Tutte queste considerazioni sono al netto di malaffare che corrode e deforma il mondo del lavoro, al netto di evasione fiscale che penalizza le entrate, al netto del mondo delle amministrazioni e istituzioni pubbliche che si è gonfiato all’inverosimile, fino a creare quel fenomeno chiamato burocrazia improduttiva che è come uno squarcio in un secchio con cui si dovrebbe travasare un liquido.
Credo che chiunque abbia avuto a che fare con il mondo del lavoro, in fabbriche o in uffici privati, dal 1960 a oggi, e che continui ad avere contatti – dopo più di cinquant’anni con quel mondo che oggi si è contratto all’inverosimile – si ricorda bene come dagli anni sessanta, per quasi vent’anni circa, ci sono stati crescita, evoluzione, sviluppo, e come negli ultimi decenni invece la crescita – cosiddetta – sia stata quella di situazioni fasulle, in quanto venute a crearsi in corrispondenza di “posti” venutisi a creare al seguito di burocratizzazione eccessiva e di arzigogoli vari. Fino alla frenata brutale di questi ultimissimi anni; frenata che – tuttavia – non contempla una razionalizzazione nel tempo di tutta la burocrazia inutile, di tutti gli enti che ci affliggono. Una burocratizzazione che grava in modo esiziale sui costi del lavoro: i veri costi del lavoro che qualsiasi imprenditore si trova a guardare con sgomento.

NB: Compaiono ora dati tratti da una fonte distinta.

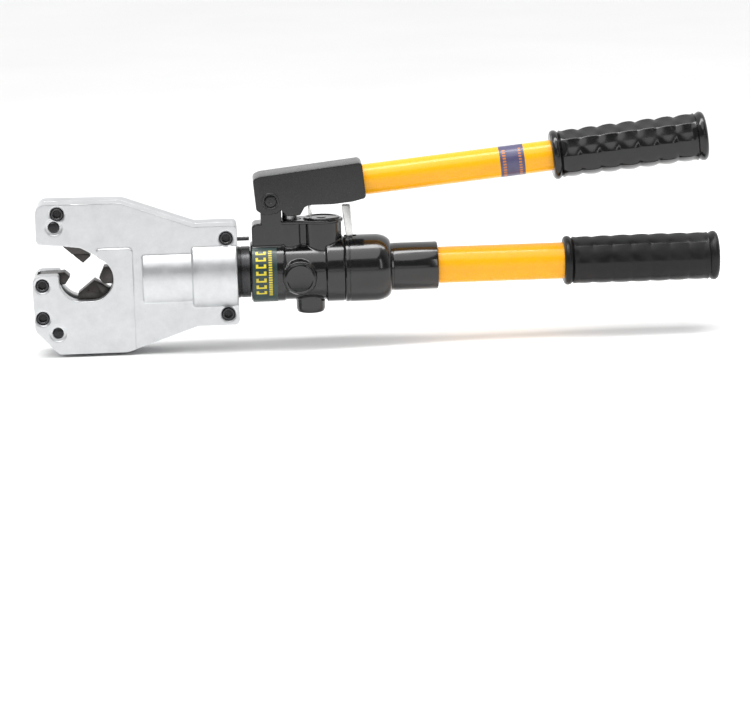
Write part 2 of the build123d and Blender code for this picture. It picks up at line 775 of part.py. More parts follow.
def grip(front, length, bore):
    """Moulded grip about X, with a rolled flange at each end and a closed back."""
    back = front + length
    with BuildPart() as sleeve:
        with BuildSketch(Plane.XZ):
            with BuildLine():
                Line((front, bore), (front, grip_flange_radius - 1.5))
                ThreePointArc(
                    (front, grip_flange_radius - 1.5), (front + 3.0, grip_flange_radius),
                    (front + 6.5, grip_radius - 1.2),
                )
                ThreePointArc(
                    (front + 6.5, grip_radius - 1.2), ((front + back) / 2, grip_radius + 0.8),
                    (back - 8.0, grip_radius - 0.8),
                )
                ThreePointArc(
                    (back - 8.0, grip_radius - 0.8), (back - 4.0, grip_flange_radius),
                    (back, grip_flange_radius - 3.0),
                )
                Line((back, grip_flange_radius - 3.0), (back, 0))
                Line((back, 0), (back - grip_end_wall, 0))
                Line((back - grip_end_wall, 0), (back - grip_end_wall, bore))
                Line((back - grip_end_wall, bore), (front, bore))
            make_face()
        revolve(axis=Axis.X)
    return sleeve.part


finish(grip(x_grip, grip_length, lower_tube_radius + running), "lower_grip")

# ---- Pumping handle, drawn level about its pivot and then tilted ------------------------------
handle_tilt = Location((pivot_x, 0, pivot_height), (0, -handle_angle, 0))
channel_half = bracket_half_width - bracket_cheek
channel_end = 34.0
bore_start = channel_end + 3.0
cam_start = 58.0
cam_width = 7.0


def tilted(part):
    """A piece of the pumping handle, moved from its pivot's frame into the tool's."""
    return handle_tilt * part


link_place = (
    link_arm * math.cos(math.radians(handle_angle)) - link_drop * math.sin(math.radians(handle_angle)),
    -link_arm * math.sin(math.radians(handle_angle)) - link_drop * math.cos(math.radians(handle_angle)),
)
with BuildPart() as bracket:
    with BuildSketch(Plane.XZ.offset(-bracket_half_width)):
        with BuildLine():
            Polyline(
                (-12.2, bracket_over - 2.8), (-12.4, -6.0), (-6.5, -10.9), (4.0, -10.6), (7.6, -8.0),
                (link_arm - 6.4, -10.4), (link_arm - 3.5, -14.2), (link_arm + 7.3, -14.5),
                (link_arm + 11.6, -8.4), (link_arm + 15.7, bracket_under + 1.8),
                (49.5, bracket_under), (66.0, bracket_under), (bracket_length, bracket_under + 1.6),
                (bracket_length, bracket_over), (-6.0, bracket_over - 1.0), close=True,
            )
        make_face()
    extrude(amount=2 * bracket_half_width)
    with BuildSketch(Plane.XZ.offset(-channel_half)):
        with BuildLine():
            Polyline(
                (-20.0, -20.0), (-20.0, 13.0), (channel_end, 13.0), (channel_end, -20.0), close=True,
            )
        make_face()
    extrude(amount=2 * channel_half, mode=Mode.SUBTRACT)
    with BuildSketch(Plane.YZ.offset(bore_start)):
        with Locations((0, tube_above_pivot)):
            Circle(upper_tube_radius + running)
    extrude(amount=bracket_length - bore_start, mode=Mode.SUBTRACT)
    with BuildSketch(Plane.YZ.offset(cam_start)):
        with Locations((0, tube_above_pivot)):
            Circle(cam_radius + loose)
    extrude(amount=cam_width, mode=Mode.SUBTRACT)
    with BuildSketch(Plane.XZ.offset(-bracket_half_width)):
        Circle(pivot_radius + running)
        with Locations(link_place):
            Circle(link_radius + running)
    extrude(amount=2 * bracket_half_width, mode=Mode.SUBTRACT)
finish(tilted(bracket.part), "handle_bracket")

with BuildPart() as pivot_pin:
    with BuildSketch(Plane.XZ.offset(-bracket_half_width)):
        Circle(pivot_radius)
    extrude(amount=2 * bracket_half_width)
    chamfer(pivot_pin.edges().filter_by(GeomType.CIRCLE), length=0.6)
finish(tilted(pivot_pin.part), "pivot_pin")

with BuildPart() as link_pin:
    with BuildSketch(Plane.XZ.offset(-bracket_half_width + 0.5)):
        with Locations(link_place):
            Circle(link_radius)
    extrude(amount=2 * bracket_half_width - 1.0)
finish(tilted(link_pin.part), "link_pin")

# The tube turns in the bracket with its cam and grip, to open the release valve
tube_start = bore_start + 1.0
tube_length = bracket_length + upper_tube_exposed + upper_grip_length - grip_end_wall - tube_start
with BuildPart() as upper_tube:
    with BuildSketch(Plane.YZ.offset(tube_start)):
        with Locations((0, tube_above_pivot)):
            Circle(upper_tube_radius)
            Circle(upper_tube_radius - tube_wall, mode=Mode.SUBTRACT)
    extrude(amount=tube_length)
finish(tilted(upper_tube.part), "upper_tube")

with BuildPart() as release_cam:
    with BuildSketch(Plane.YZ.offset(cam_start + loose)):
        with Locations((0, tube_above_pivot)):
            Circle(cam_radius)
            Circle(upper_tube_radius, mode=Mode.SUBTRACT)
        with Locations((-cam_radius, tube_above_pivot)):
            Rectangle(2 * cam_radius, 12.0, mode=Mode.INTERSECT)
    extrude(amount=cam_width - 2 * loose)
finish(tilted(release_cam.part), "release_cam")

upper_grip_front = bracket_length + upper_tube_exposed
upper_grip = grip(upper_grip_front, upper_grip_length, upper_tube_radius + running)
finish(tilted(Location((0, 0, tube_above_pivot)) * upper_grip), "upper_grip")

sticker_start = bracket_length + 112.0
with BuildPart() as sticker_band:
    with BuildSketch(Plane.YZ.offset(sticker_start)):
        with Locations((0, tube_above_pivot)):
            Circle(upper_tube_radius + label_thickness)
            Circle(upper_tube_radius, mode=Mode.SUBTRACT)
        with Locations((-upper_tube_radius, tube_above_pivot)):
            Rectangle(2 * upper_tube_radius, 2 * upper_tube_radius + 2, mode=Mode.INTERSECT)
    extrude(amount=label_width)
finish(tilted(sticker_band.part), "sticker_band")

# ---- Plunger, slotted for the link pin --------------------------------------------------------
link_height = pivot_height - link_drop
with BuildPart() as plunger:
    with BuildSketch(Plane.XY.offset(plunger_bottom + 4.0)):
        with Locations((plunger_x, 0)):
            Circle(plunger_radius)
    extrude(amount=link_height + 4.5 - plunger_bottom - 4.0)
    with BuildSketch(Plane.XZ.offset(-plunger_radius)):
        with Locations((plunger_x, link_height)):
            Rectangle(2 * plunger_radius, 9.0)
    extrude(amount=2 * plunger_radius)
    with BuildSketch(Plane.XZ.offset(-plunger_radius)):
        with Locations((plunger_x, link_height)):
            SlotOverall(2 * link_radius + 4.2, 2 * (link_radius + loose))
    extrude(amount=2 * plunger_radius, mode=Mode.SUBTRACT)
finish(plunger.part, "plunger")

# ---- Release lever ----------------------------------------------------------------------------
release_top = 53.0
release_bottom = 22.0
with BuildPart() as release_lever:
    with BuildSketch(Plane.XZ.offset(-3.0)):
        add(polygon([
            (release_x - 2.6, release_bottom), (release_x - 6.3, release_top),
            (release_x + 1.0, release_top), (release_x + 2.6, release_bottom),
        ]))
    extrude(amount=6.0)
finish(release_lever.part, "release_lever")

with BuildPart() as release_spring:
    with BuildLine() as lift_coil:
        Helix(1.6, release_bottom - release_floor - 1.6, 2.6, (release_x, 0, release_floor + 0.8))
    with BuildSketch(Plane(origin=lift_coil.line @ 0, z_dir=lift_coil.line % 0)):
        Circle(0.5)
    sweep()
finish(release_spring.part, "release_spring")
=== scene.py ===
import json
import math

import bpy
from mathutils import Matrix, Vector


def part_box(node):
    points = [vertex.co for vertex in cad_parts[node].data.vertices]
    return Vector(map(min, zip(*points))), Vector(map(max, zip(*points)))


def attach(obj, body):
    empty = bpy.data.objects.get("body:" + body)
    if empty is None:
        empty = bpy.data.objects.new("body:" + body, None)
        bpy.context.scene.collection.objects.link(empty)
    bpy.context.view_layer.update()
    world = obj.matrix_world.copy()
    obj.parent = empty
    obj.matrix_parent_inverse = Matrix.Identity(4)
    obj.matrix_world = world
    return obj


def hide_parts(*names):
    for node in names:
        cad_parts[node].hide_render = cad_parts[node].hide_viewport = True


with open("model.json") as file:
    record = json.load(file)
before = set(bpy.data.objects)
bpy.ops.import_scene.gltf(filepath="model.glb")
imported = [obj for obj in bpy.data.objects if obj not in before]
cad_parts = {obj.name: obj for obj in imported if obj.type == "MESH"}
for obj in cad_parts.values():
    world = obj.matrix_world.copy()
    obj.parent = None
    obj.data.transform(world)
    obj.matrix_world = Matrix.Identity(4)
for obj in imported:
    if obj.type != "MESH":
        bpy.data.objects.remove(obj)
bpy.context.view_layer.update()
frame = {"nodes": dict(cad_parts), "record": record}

bl_info = {
    "name": "Hydraulic crimping tool",
    "version": (1, 0, 0),
    "blender": (4, 5, 0),
    "location": "View3D > Sidebar > Crimping tool",
    "description": "Builds the head, pump, handles and finishes of a hand-pumped crimping tool",
    "category": "Object",
}

MM = 0.001


def middle_of(node, axis):
    """Middle of a frame node along one axis, in millimetres."""
    low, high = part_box(node)
    return (low[axis] + high[axis]) / 2 / MM


# Places read from the frame, in millimetres
HEAD_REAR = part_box("head_cover_front")[1][0] / MM
RING_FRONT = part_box("pump_body")[0][0] / MM
BELL_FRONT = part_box("rear_bell")[0][0] / MM
TUBE_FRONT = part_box("rear_bell")[1][0] / MM
GRIP_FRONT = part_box("lower_grip")[0][0] / MM
GRIP_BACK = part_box("lower_grip")[1][0] / MM
LOWER_TUBE = (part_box("lower_tube")[1][2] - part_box("lower_tube")[0][2]) / 2 / MM
PIVOT = [middle_of("pivot_pin", axis) for axis in range(3)]
PLUNGER_X = middle_of("plunger", 0)
RESERVOIR_X = middle_of("reservoir_cap", 0)
KNOB_X = middle_of("valve_cap", 0)
KNOB_Z = middle_of("valve_cap", 2)
STUB_X = middle_of("bottom_plug", 0)

# Sizes of the head: along it they're measured from its rear face
HALF_DEPTH = 20.0
HEAD_LIFT = 1.6             # the jaws lie this far above the cylinder's axis
PANEL_STEP = 0.9            # the front cover's raised panel over the rest of its face
PANEL_EDGE = -85.4
PANEL_TOP = 26.0
THROAT_LEFT = -127.6        # centres of the throat's two round ends
THROAT_RIGHT = -119.5
THROAT_RADIUS = 18.0
WALL = 5.0

RELEASE_BEHIND = 5.2        # the release lever's foot behind the bell's front face

# Sizes of the pumping handle, measured along it from its pivot
HANDLE_TILT = math.radians(5.43)
TUBE_RISE = 5.6             # the upper tube's axis above the pivot, square to the tube
UPPER_TUBE = 12.5
BRACKET_BACK = 77.5
UPPER_GRIP_FRONT = BRACKET_BACK + 155.0
UPPER_GRIP_BACK = UPPER_GRIP_FRONT + 128.0


# ---- Shaping helpers ----

def alone(piece):
    """Select this piece and nothing else."""
    bpy.ops.object.select_all(action="DESELECT")
    piece.select_set(True)
    bpy.context.view_layer.objects.active = piece


def named(name):
    """Name the object that an operator has just added."""
    piece = bpy.context.active_object
    piece.name = name
    piece.data.name = name
    return piece


def fresh():
    """Deselect everything, so that an operator acts on its own object only."""
    bpy.ops.object.select_all(action="DESELECT")


def settle(piece):
    """Put the object's place and turn into its mesh."""
    alone(piece)
    bpy.ops.object.transform_apply(location=True, rotation=True, scale=True)


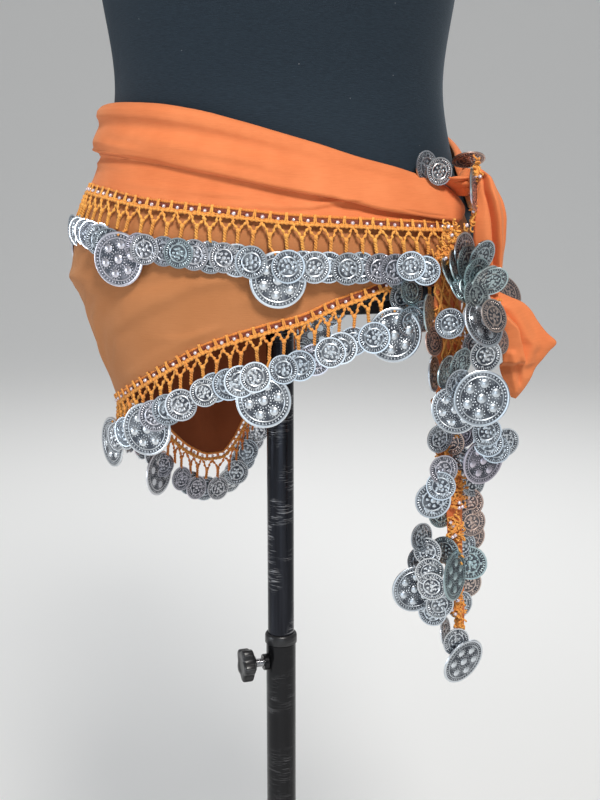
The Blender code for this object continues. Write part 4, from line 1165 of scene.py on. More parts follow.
def makeTrim(kind):
    facts = trims[kind]
    ruler = hemRuler(kind)
    whole = ruler[1][-1]
    count = int(whole / trim["spacing"])
    places = (np.arange(count) + .5) * whole / count
    places = places + rng.uniform(-.0009, .0009, count)
    step = whole / count
    lift = rng.uniform(-1, 1, (count, 6))
    # redder on the lower hem; darker round the back, which is painted shade, as the trim there hangs in
    # shadow
    backShadeShare = easeIn((-np.interp(places, ruler[1], ruler[0]) - 80) / 40)
    toneWithBackShade = .20 + .10 * backShadeShare if kind == "upper" else .38 + .55 * backShadeShare
    shade = np.clip(toneWithBackShade + .2 * lift[:, 3], 0, 1)

    def at(along, drop, out=0.0):
        return trimPoint(kind, ruler, along, drop, out)

    # posts over the gap row, two close threads each
    rows = np.linspace(-.0016, trim["railDrop"], 6)
    sway = .0007 * np.sin(np.linspace(0, math.pi, 6))
    posts = [at(places[:, None] + side * (.0003 + .0006 * np.linspace(0, 1, 6)) + sway * lift[:, :1], rows,
        .0008)
             for side in (-1, 1)]
    postRadius = trim["cord"] * (.66 + .14 * np.cos(np.linspace(0, 4 * math.pi, 6)))
    # arms from the rail to the meeting knot: sideways share eases from 1 to 0
    t = np.linspace(0, 1, 13)
    reach = (1 - t) ** .8 * step * .54
    arms = []
    vLow = trim["vDrop"] * (1 + .10 * lift[:, 1:2])
    for side in (-1, 1):
        wander = .0005 * np.sin(t * 9 + 6 * lift[:, 1:2] + side)
        arms.append(at(places[:, None] + side * reach + .0006 * lift[:, 2:3] * t + wander,
                       trim["railDrop"] + vLow * t, .0008 + .0006 * np.sin(math.pi * t) * side))
    armRadius = trim["cord"] * (.92 + .42 * np.cos(t * 6 * math.pi + lift[:, 5:6]))
    # stems, two threads wound round each other: across = r cos, out = r sin of three turns
    t = np.linspace(0, 1, 15)
    stems = []
    stemLow = trim["stemEnd"] * (1 + .03 * lift[:, 4:5])
    for side in (0, math.pi):
        wind = t * 5 * math.pi + side
        sideways = .00075 * np.cos(wind) + .0012 * lift[:, 3:4] * t * t
        stems.append(at(places[:, None] + .0006 * lift[:, 2:3] + sideways,
                        trim["railDrop"] + vLow + (stemLow - vLow) * t, .0012 + .00075 * np.sin(wind)))
    # knots where the arms meet
    t = np.linspace(-1, 1, 7)
    knots = at(places[:, None] + .0006 * lift[:, 2:3], trim["railDrop"] + vLow + .0018 * t, .0011)
    knotRadius = .0018 * np.sqrt(np.maximum(1 - (t * .93) ** 2, .08))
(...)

La diatriba – che minaccia di diventare generazionale – tra vecchi o pseudo-vecchi (che non possono ma che dovrebbero andare in pensione, magari avendo versato i contributi per quattro decenni o più) e i giovani che non potrebbero entrare nel mondo del lavoro perché intasato dai vecchi veri o pseudo-tali, che non vogliono o non possono andare in pensione, nasce nel contesto di questo cambiamento.
Tra le altre domande che si pongono quelli che in pensione bene o male ci sono già – alcuni avendo pagato fior di contributi, altri (molti) avendo fruito di scivoli, leggi, o altre creazioni della politica vogliosa soprattutto di accrescere il proprio peso e conservare i propri vantaggiosi privilegi – e che dovrebbero porsi quelli – sempre meno – che lavorano, sperando di poterlo fare fino ai giorni della pensione (se non si hanno santi in un qualche paradiso della politica o dell’amministrazione pubblica) c’è la seguente: “Ma i contributi che ho versato, o quelli che sto versando, dove vanno a finire e vengono doverosamente investiti in modo che fruttino?”.
Anche questa domanda, a mio modesto modo di vedere, grava sui posti di lavoro che mancano e che mancano perché manca anche la fiducia della gente, ormai disillusa da governi che non sembrano in grado di analizzare il mercato del lavoro e i suoi dintorni – scuola da un lato, pensioni dall’altro, e formazione durante tutta la vita adulta delle persone – in rapporto a un mondo che cambia, a velocità prodigiosa; un cambiamento che la collettività nella sua interezza deve essere messa in condizioni di affrontare. Se non è la politica a doverlo fare, a chi tocca? Come mai questo tema non viene affrontato?